For the listing that follows, give again exactly the lines from the one with "for part in" to the one with "cad_parts[obj.name] = obj", including both.

◆ ◆ ◆ ◆ ◆ ◆ ◆

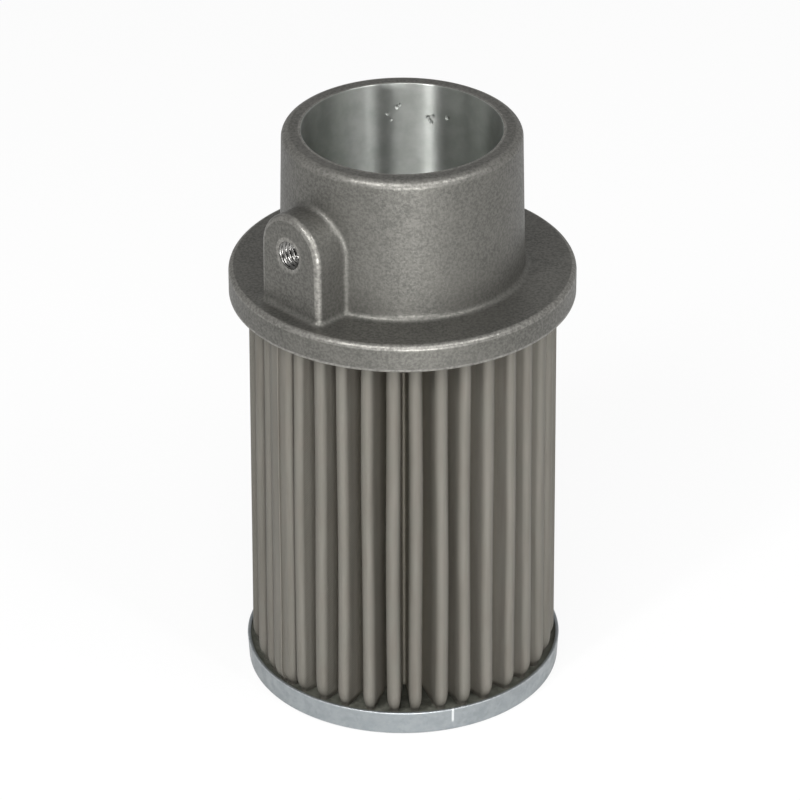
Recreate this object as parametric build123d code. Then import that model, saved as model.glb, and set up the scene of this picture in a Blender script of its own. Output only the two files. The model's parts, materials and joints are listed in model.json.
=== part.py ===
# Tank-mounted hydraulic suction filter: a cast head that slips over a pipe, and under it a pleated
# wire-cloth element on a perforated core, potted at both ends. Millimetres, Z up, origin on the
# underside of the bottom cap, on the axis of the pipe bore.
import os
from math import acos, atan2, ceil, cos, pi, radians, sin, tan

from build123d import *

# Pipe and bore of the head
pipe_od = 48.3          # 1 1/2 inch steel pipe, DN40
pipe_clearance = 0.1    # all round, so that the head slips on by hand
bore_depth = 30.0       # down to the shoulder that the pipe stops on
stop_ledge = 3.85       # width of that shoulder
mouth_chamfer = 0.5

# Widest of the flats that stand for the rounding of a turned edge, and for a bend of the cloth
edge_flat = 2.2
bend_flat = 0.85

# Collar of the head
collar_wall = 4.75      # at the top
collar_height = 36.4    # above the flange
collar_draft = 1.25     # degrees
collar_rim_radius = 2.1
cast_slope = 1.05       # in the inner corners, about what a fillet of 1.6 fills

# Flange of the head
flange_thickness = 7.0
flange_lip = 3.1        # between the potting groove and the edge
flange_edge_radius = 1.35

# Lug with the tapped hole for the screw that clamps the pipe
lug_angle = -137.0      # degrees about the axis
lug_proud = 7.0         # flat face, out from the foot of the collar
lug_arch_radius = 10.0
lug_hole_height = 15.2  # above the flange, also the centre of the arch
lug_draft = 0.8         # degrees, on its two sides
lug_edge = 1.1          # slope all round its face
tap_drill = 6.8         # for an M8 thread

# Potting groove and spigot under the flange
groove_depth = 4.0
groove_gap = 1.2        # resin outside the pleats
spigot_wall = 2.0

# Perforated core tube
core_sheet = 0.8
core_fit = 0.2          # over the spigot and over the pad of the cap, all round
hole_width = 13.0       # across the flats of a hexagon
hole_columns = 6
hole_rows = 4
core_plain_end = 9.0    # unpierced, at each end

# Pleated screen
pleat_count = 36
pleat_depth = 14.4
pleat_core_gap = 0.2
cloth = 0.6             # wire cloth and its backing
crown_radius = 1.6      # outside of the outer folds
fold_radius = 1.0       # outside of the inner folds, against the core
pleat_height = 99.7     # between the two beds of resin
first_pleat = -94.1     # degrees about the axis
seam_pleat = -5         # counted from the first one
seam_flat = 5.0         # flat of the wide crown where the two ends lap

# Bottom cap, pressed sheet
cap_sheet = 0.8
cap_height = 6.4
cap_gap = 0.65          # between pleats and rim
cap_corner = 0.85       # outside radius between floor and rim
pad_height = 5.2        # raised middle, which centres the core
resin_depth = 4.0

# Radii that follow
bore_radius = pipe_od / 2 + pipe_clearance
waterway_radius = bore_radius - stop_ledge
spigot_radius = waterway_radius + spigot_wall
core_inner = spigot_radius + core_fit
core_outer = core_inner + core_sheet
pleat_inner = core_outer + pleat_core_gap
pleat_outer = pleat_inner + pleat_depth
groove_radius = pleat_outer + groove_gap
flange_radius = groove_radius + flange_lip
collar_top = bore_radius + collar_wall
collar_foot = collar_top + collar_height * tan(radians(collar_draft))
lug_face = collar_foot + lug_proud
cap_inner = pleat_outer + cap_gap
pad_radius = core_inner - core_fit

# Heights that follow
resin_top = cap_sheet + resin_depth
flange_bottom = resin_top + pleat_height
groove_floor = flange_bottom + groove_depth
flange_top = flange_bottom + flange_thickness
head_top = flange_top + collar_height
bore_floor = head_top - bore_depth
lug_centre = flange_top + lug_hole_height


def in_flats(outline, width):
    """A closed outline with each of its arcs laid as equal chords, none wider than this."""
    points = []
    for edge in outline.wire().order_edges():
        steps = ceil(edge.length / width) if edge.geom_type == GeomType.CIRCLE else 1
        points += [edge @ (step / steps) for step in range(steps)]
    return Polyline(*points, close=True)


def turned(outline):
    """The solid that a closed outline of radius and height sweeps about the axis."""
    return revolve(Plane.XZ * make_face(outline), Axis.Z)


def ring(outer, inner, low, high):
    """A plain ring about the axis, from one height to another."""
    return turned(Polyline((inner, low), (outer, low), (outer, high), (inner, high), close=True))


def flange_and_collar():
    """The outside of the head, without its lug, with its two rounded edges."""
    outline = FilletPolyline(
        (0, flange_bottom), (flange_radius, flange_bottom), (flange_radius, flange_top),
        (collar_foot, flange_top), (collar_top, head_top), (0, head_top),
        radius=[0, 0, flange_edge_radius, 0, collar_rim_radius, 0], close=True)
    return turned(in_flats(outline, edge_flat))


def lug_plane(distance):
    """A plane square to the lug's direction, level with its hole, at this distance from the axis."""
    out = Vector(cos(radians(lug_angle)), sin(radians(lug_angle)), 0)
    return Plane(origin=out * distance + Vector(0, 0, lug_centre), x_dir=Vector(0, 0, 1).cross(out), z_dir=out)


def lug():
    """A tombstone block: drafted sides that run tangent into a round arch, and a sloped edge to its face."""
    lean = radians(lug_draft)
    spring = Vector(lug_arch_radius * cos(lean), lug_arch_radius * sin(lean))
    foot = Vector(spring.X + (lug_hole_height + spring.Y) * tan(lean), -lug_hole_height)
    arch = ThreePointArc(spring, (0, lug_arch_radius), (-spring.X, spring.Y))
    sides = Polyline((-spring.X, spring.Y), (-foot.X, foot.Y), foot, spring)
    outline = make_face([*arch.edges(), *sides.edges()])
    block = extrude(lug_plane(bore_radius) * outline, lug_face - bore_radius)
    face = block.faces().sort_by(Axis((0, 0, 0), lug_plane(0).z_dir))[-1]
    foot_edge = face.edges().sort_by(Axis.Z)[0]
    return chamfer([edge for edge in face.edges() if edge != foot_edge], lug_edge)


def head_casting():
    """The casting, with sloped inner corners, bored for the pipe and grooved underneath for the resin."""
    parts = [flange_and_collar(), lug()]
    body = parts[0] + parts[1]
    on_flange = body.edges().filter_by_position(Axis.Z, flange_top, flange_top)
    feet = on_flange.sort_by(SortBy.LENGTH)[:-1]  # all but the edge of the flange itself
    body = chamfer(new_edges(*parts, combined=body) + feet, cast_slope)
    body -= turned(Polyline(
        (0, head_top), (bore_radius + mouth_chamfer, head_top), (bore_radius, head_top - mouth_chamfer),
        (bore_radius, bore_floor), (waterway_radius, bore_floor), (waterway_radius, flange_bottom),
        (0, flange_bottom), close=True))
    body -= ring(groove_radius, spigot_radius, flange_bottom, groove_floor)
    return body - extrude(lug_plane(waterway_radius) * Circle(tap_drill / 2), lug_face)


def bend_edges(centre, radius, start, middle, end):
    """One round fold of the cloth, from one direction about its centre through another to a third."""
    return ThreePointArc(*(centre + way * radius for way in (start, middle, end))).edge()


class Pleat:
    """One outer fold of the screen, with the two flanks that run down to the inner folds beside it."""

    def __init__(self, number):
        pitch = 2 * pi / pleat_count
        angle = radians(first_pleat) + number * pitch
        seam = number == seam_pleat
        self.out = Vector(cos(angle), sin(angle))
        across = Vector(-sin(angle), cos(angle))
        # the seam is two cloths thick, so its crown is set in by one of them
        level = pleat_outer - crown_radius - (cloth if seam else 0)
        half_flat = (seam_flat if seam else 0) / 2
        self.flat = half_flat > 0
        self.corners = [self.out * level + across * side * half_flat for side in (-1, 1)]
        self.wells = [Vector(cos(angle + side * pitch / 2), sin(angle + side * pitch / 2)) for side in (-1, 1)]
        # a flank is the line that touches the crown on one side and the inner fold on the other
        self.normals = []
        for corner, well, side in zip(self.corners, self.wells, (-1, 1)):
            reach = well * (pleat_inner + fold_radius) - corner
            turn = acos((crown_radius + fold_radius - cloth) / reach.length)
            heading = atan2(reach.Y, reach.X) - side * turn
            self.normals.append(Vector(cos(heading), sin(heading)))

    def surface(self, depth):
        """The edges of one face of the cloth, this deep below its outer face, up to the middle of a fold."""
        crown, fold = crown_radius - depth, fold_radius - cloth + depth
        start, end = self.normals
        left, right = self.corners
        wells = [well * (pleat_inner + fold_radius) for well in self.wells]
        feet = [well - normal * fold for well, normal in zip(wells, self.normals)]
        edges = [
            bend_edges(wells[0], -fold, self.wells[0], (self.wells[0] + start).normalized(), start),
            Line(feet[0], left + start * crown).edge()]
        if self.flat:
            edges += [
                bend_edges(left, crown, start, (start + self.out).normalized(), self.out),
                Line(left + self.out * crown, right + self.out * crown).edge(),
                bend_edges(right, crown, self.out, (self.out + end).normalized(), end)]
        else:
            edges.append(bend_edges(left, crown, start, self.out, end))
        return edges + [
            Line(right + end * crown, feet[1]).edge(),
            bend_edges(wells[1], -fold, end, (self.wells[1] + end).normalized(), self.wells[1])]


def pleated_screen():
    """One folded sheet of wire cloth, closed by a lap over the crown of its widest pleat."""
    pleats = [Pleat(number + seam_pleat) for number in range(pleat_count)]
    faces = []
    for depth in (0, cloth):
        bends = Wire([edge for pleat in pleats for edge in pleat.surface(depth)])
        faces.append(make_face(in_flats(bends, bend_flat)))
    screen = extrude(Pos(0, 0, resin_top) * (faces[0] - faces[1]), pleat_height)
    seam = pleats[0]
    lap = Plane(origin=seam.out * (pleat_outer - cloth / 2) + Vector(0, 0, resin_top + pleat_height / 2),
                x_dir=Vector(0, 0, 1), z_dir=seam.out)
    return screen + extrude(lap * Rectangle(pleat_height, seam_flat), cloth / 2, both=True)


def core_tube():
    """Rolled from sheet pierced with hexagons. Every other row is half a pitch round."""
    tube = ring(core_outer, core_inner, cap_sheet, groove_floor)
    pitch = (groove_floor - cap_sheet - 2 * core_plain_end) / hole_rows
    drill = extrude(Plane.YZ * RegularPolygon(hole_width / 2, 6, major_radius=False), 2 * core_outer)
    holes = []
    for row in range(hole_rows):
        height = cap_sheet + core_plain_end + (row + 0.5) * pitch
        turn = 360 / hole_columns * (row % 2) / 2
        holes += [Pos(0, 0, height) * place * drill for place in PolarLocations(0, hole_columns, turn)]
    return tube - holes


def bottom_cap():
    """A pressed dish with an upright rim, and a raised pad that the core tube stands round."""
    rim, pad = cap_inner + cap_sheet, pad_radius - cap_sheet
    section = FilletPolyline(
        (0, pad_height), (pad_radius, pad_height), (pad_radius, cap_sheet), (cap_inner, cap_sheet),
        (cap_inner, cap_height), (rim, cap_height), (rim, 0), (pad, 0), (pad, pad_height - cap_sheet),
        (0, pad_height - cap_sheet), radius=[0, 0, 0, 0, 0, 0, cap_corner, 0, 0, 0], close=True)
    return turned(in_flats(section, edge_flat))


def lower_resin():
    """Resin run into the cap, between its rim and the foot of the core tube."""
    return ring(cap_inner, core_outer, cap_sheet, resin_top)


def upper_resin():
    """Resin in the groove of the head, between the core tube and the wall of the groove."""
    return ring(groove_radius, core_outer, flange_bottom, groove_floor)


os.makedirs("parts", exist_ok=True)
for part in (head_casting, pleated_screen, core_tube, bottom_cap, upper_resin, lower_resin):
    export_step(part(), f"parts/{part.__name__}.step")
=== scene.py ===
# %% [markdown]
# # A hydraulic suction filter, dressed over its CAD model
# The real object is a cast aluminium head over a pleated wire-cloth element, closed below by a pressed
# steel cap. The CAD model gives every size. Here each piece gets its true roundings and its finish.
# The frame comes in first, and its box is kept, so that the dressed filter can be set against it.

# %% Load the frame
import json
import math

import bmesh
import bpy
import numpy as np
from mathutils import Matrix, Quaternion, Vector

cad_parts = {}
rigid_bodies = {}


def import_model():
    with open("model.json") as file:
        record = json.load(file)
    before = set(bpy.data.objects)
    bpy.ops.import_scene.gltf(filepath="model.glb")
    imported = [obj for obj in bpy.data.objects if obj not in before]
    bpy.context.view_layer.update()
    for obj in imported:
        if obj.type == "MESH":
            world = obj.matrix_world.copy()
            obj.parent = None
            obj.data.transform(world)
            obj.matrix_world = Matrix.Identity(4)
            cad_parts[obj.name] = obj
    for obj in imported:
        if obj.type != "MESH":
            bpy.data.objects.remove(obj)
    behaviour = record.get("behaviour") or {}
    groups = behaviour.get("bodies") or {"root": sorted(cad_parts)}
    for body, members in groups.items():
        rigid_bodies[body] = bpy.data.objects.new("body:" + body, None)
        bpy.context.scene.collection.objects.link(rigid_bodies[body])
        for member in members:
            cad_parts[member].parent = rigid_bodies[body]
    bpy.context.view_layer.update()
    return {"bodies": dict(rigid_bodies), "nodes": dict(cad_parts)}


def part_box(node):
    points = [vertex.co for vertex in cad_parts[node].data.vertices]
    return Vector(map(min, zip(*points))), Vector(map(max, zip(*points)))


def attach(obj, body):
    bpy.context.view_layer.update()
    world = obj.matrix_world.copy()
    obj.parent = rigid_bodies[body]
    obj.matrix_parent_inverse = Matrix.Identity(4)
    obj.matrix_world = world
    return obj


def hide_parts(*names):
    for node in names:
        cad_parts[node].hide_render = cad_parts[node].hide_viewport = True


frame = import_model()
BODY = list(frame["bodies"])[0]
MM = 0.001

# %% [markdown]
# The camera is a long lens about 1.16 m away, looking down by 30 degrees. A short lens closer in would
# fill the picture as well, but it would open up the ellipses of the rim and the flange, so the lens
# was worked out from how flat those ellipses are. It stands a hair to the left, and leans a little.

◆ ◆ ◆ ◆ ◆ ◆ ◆

* **In response**:
for part in (head_casting, pleated_screen, core_tube, bottom_cap, upper_resin, lower_resin):
    export_step(part(), f"parts/{part.__name__}.step")
=== scene.py ===
# %% [markdown]
# # A hydraulic suction filter, dressed over its CAD model
# The real object is a cast aluminium head over a pleated wire-cloth element, closed below by a pressed
# steel cap. The CAD model gives every size. Here each piece gets its true roundings and its finish.
# The frame comes in first, and its box is kept, so that the dressed filter can be set against it.

# %% Load the frame
import json
import math

import bmesh
import bpy
import numpy as np
from mathutils import Matrix, Quaternion, Vector

cad_parts = {}
rigid_bodies = {}


def import_model():
    with open("model.json") as file:
        record = json.load(file)
    before = set(bpy.data.objects)
    bpy.ops.import_scene.gltf(filepath="model.glb")
    imported = [obj for obj in bpy.data.objects if obj not in before]
    bpy.context.view_layer.update()
    for obj in imported:
        if obj.type == "MESH":
            world = obj.matrix_world.copy()
            obj.parent = None
            obj.data.transform(world)
            obj.matrix_world = Matrix.Identity(4)
            cad_parts[obj.name] = obj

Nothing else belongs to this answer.